The source code to the original Bourne shell did that and a lot worse. It became one of the inspirations for the IOCCC (International Obfuscated C Code Competition).

http://www.ioccc.org/faq.html

(What that FAQ doesn't mention is the real reason the Bourne shell deserved to be in the IOCCC: The way it allocated memory. It trapped SIGSEGV (the signal the kernel sends you when you've provoked a segmentation violation or segfault by trying to access memory you don't own) so it would know when to request more RAM from the OS. This later became a problem for people looking to port the Bourne shell, for example to the Motorola 68000 CPUs which powered the first generation of Unix workstations.

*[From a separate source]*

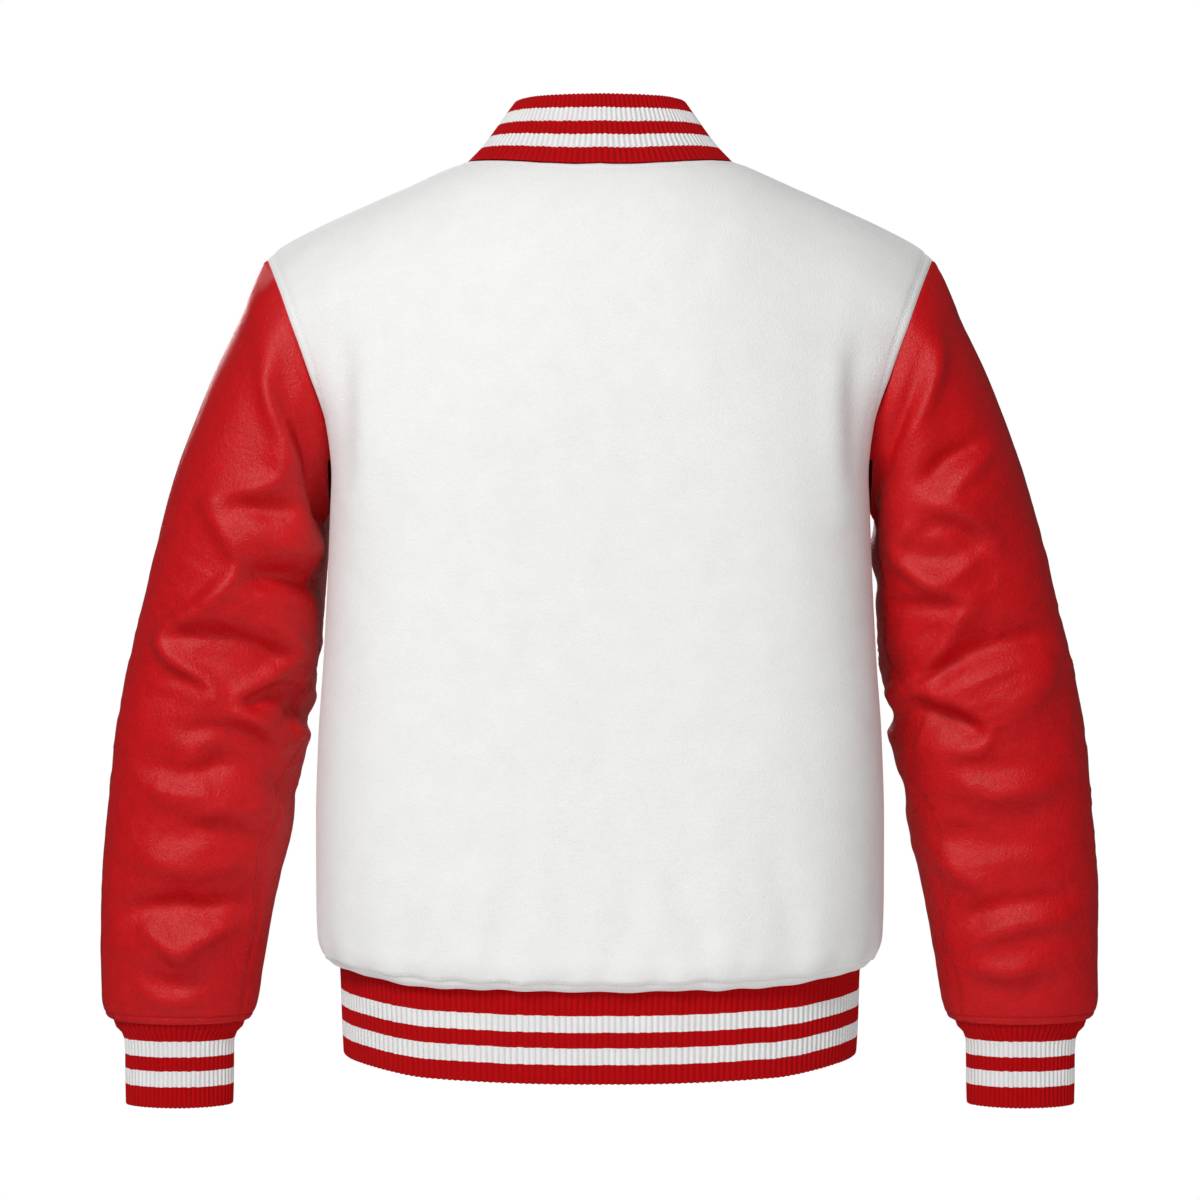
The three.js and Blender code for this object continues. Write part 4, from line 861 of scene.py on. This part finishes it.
def knit_material(name, stripes, rows):
    """Rib knit whose white stripes lie between shares of its height, on the red."""
    material, tree, surface = new_material(name)
    at = node(tree, "UVMap", uv_map="knit")
    split = node(tree, "SeparateXYZ", {0: at.outputs[0]})
    column = maths(tree, "ROUND", split.outputs[0])
    jitter = node(tree, "TexWhiteNoise", {"W": column}, noise_dimensions="1D")
    share = maths(tree, "MULTIPLY_ADD", jitter.outputs[0], 0.35 / rows, split.outputs[1])
    ramp = node(tree, "ValToRGB", {0: share})
    ramp.color_ramp.interpolation = "CONSTANT"
    ramp.color_ramp.elements[0].color = (*KNIT_RED, 1)
    ramp.color_ramp.elements[1].position = stripes[0]
    ramp.color_ramp.elements[1].color = (*KNIT_WHITE, 1)
    for place, colour in zip(stripes[1:], (KNIT_RED, KNIT_WHITE, KNIT_RED)):
        ramp.color_ramp.elements.new(place).color = (*colour, 1)
    stitches = place_group(tree, knit_group)
    tree.links.new(split.outputs[0], stitches.inputs["U"])
    tree.links.new(maths(tree, "MULTIPLY", split.outputs[1], rows), stitches.inputs["V"])
    fuzz = place_group(tree, fuzz_group, Scale=1500, Mottling=0.12)
    # Painted shade darkens the stripes' colour in the grooves between the ribs
    groove_shaded_colour = shaded(tree, ramp.outputs[0], stitches.outputs["Painted Groove Shade"])
    tree.links.new(shaded(tree, groove_shaded_colour, fuzz.outputs["Shade"]), surface.inputs["Base Color"])
    looped = bumped(tree, stitches.outputs["Height"], 0.6, 0.00035)
    tree.links.new(bumped(tree, fuzz.outputs["Height"], 0.4, 0.0005, looped), surface.inputs["Normal"])
    surface.inputs["Roughness"].default_value = 0.9
    surface.inputs["Specular IOR Level"].default_value = 0.15
    return material


def evenly(line, count):
    """Values from 0 to 1 that space count points evenly along a line given by a function."""
    t = np.linspace(0, 1, 1600)
    length = np.concatenate([[0], np.cumsum(np.linalg.norm(np.diff(line(t), axis=0), axis=-1))])
    return np.interp(np.linspace(0, length[-1], count), length, t)


def rib_knit(name, place, inwards, t, ribs, height, rows, material, wander, closed=False):
    """A doubled rib knit. place(t, up) gives the plain outer face from its seam (up 0) to its fold (up 1) and
    inwards(t, up) the way in. The ribs run on over the fold and up the inside."""
    fold = 0.45 * KNIT / height
    ups = np.concatenate([[0, 0.4 / height, 1.1 / height], np.linspace(2.4 / height, 1 - fold, rows)])
    t_grid, up_grid = np.meshgrid(t, ups)
    face = place(t_grid, up_grid)
    way_in = inwards(t_grid, up_grid)
    onward = unit(face[-1] - face[-2])
    angles = np.radians(np.linspace(0, 180, FOLD_STEPS + 2)[1:-1])[:, None, None]
    bend = face[-1] + way_in[-1] * KNIT / 2 * (1 - np.cos(angles)) + onward * 0.45 * KNIT * np.sin(angles)
    bend_normal = -way_in[-1] * np.cos(angles) + onward * np.sin(angles)
    inside = (face + way_in * KNIT)[::-1]
    points = np.concatenate([face, bend, inside])
    normal = np.concatenate([-way_in, bend_normal, way_in[::-1]])
    shares = np.concatenate([ups, np.full(FOLD_STEPS, 1.0), ups[::-1]])
    up = np.repeat(shares[:, None], len(t), 1)
    rib = np.linspace(0, ribs, len(t) + 1)[:-1] if closed else np.linspace(0, ribs, len(t))
    crest = (0.5 + 0.5 * np.cos(2 * np.pi * rib)) ** 0.7
    own = 1 + 0.16 * soft_noise(rib * 0.9, 0 * rib, 5)
    pressed = PRESSED_FLAT + (1 - PRESSED_FLAT) * smooth(up * height, 0, 4)
    stretched = np.ones(len(shares))
    stretched[len(ups) - 1:len(ups) + FOLD_STEPS + 1] = STRETCHED_FLAT
    depth = RIB_DEPTH * (1 - crest * own)[None] * pressed * stretched[:, None]
    sway = wander * soft_noise(np.repeat(rib[None], len(shares), 0) / 17, up * 1.5, 9) * smooth(up, 0, 0.4)
    outside = np.where(np.arange(len(shares)) < len(shares) / 2, 1, -1)[:, None]
    points = points + normal * (sway * outside - depth)[..., None]
    uv = np.stack([np.repeat(rib[None], len(shares), 0), up], -1)
    return knit_mesh(name, points, uv, material, closed)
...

http://www.in-ulm.de/~mascheck/bourne/segv.html )

That's an amazing story, thanks! This is the place where it catches the fault: http://minnie.tuhs.org/cgi-bin/utree.pl?file=V7/usr/src/cmd/...
By worse do you mean?

    #define new(x) (malloc(sizeof(x)))
    #define dispose(x) { if((x) != NULL) { free(x); } }
C was so primitive already when compared against Turbo Pascal 6.0
Totally worse. free(NULL) preforms no action so there is no requirement for the if statement. ;)
but it probably costs a stack frame right? ;)
Except free(NULL) behavior is undefined.

Have you ever bothered to read ANSI C specification?

EDIT: Well it appears my recollections of ANSI C have faded away and free(NULL) was actually defined in ANSI C89.

> Except free(NULL) behavior is undefined.

> Have you ever bothered to read ANSI C specification?

You mean the one that states

> The free function causes the space pointed to by ptr to be deallocated, that is, made available for further allocation. If ptr is a null pointer, no action occurs.

?

Wrong, it's defined: http://stackoverflow.com/questions/6084218/is-it-good-practi...

You didn't say which version of the ANSI C specification.

> You didn't say which version of the ANSI C specification.

Which does not matter because all of them clearly define the behavior of free(NULL). The language has been the same since C89[0]:

> The free function causes the space pointed to by ptr to be deallocated, that is, made available for further allocation. If ptr is a null pointer, no action occurs.

I'm guessing pjmlp confused free(NULL) which is defined and double free which is UB:

> if the argument does not match a pointer earlier returned by the calloc , malloc , or realloc function, or if the space has been deallocated by a call to free or realloc , the behavior is undefined.

and didn't "bother to read the ANSI C specification" because he was so certain of what he misremembered.

[0] http://port70.net/~nsz/c/c89/c89-draft.html#4.10.3.2

> and didn't "bother to read the ANSI C specification" because he was so certain of what he misremembered.

Yes, it appears my recollections of ANSI C have faded away.

It's been defined ever since the original ANSI C, which said this in the definition of free():

  If ptr is a null pointer, no action occurs.
Hah, yep. I remember giving that a whirl not long before I gave up on Pascal, and looking at my screen and being completely horrified by the result.